Yongsan International Business District urban development zone. /Courtesy of Jeong Seo-hee

The Yongsan International Business District urban development project in Seoul is adrift. With the city and the central government failing to narrow differences over the scale of dwellings supply, the land sale planned for this year is inevitably facing setbacks. Within the ruling bloc, a push has emerged to scrap the private sale method entirely and switch to a public development involving the National Pension Service.

According to the Seoul Metropolitan Government on the 22nd, KORAIL and the Seoul Housing and Urban Development Corporation (SH), the project operators, had planned to sell three to five of the 18 parcels in the Yongsan International Business District this year, but they have not proceeded with the land sale because the serviced land supply plan has not been issued.

A serviced land supply plan, under the Urban Development Act, is a plan established when a project operator sells land and includes details such as the use, area, and price of the land to be supplied, as well as eligibility requirements and selection methods for recipients. The supply plan must be approved by the city or provincial governor, and construction can begin only after going through procedures such as establishing supply guidelines → public notice → operator selection → contract. At a meeting of the Seoul Metropolitan Council's Housing and Space Committee on the 3rd, Kim Yong-hak, Seoul's director of future space planning, was asked whether the city was at the stage of contacting an enterprise interested in purchasing the land and said, "We are at the stage of organizing the supply guidelines, but it is difficult because of the number of dwellings to be supplied."
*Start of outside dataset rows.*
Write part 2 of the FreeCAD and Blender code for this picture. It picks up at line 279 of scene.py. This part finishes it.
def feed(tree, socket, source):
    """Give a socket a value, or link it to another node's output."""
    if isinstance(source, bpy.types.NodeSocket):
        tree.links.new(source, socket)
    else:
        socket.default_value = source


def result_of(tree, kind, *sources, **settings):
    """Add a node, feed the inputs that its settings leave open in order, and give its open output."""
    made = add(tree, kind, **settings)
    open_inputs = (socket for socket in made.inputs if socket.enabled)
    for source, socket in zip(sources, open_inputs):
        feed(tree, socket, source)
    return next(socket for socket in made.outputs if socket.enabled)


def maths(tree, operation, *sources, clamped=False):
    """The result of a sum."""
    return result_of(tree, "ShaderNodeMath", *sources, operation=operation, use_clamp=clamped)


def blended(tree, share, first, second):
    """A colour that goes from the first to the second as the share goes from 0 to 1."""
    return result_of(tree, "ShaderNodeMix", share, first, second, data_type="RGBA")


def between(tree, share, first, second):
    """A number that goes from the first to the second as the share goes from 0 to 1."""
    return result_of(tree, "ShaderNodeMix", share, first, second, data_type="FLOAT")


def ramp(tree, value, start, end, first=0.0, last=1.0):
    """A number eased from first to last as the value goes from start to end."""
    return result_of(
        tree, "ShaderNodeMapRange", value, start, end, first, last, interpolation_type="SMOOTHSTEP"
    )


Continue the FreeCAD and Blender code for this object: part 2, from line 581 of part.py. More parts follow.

The Seoul Metropolitan Government and the Ministry of Land, Infrastructure and Transport remain far apart over the scale of dwellings supply. The city drafted a plan to supply 6,000 units in the Yongsan International Business District, but the Ministry of Land, Infrastructure and Transport (MOLIT) presented 10,000 units when it announced its dwellings supply measures on Jan. 29. The city, citing limits on accommodating infrastructure such as schools, said it would raise the number to a maximum of 8,000, but the government has not budged from 10,000.

At this rate, breaking ground and move-ins within the city's target schedule appear difficult. The city unveiled a blueprint to build out roads, parks, and other infrastructure by 2028, start construction of private buildings, and allow move-ins in 2030. Dwellings presales were planned for late 2027. The city broke ground on infrastructure work in December last year and had planned to install a field office next month and proceed step by step with site preparation and joint-duct installation and other work.

A view of the Yongsan International Business District (former Yongsan maintenance depot site) development site from Novotel Ambassador Seoul in Yongsan-gu, Seoul. /Courtesy of Reporter Jeong Min-ha

Amid this, calls to reset the project to square one are adding to uncertainty. Park Ju-min, the Democratic Party of Korea's preliminary candidate for Seoul mayor, proposed switching from selling the Yongsan rail yard site to private entities to a public development with the National Pension Service participating, and National Pension Service Chairman Kim Sung-joo signaled he would actively review it. On the 18th, Park posted a photo on Facebook of a meeting with Kim and said, "Instead of selling the Yongsan rail yard to the private sector, I proposed a development plan to supply 20,000 subscription-type dwellings with the National Pension Service participating."

The main idea is to shift to a public development structure in which the public sector retains land ownership and the National Pension Service participates as the operator to secure land rent and operating revenue. Through this, Park, the preliminary candidate, argues for supplying 20,000 rental dwellings instead of for-sale units. It is seen as reflecting the current administration's policy stance of expanding "high-quality rental dwellings" rather than sales. President Lee Jae-myung has consistently said public housing should be supplied as rentals rather than for sale.

An academic source said, "In public sales, the person who buys dwellings at a low price and gains the capital gains is the initial buyer," adding, "That is why there is a push to switch to rental dwellings, but it remains to be seen whether putting as many as 20,000 rental dwellings on prime land in Seoul is economically efficient."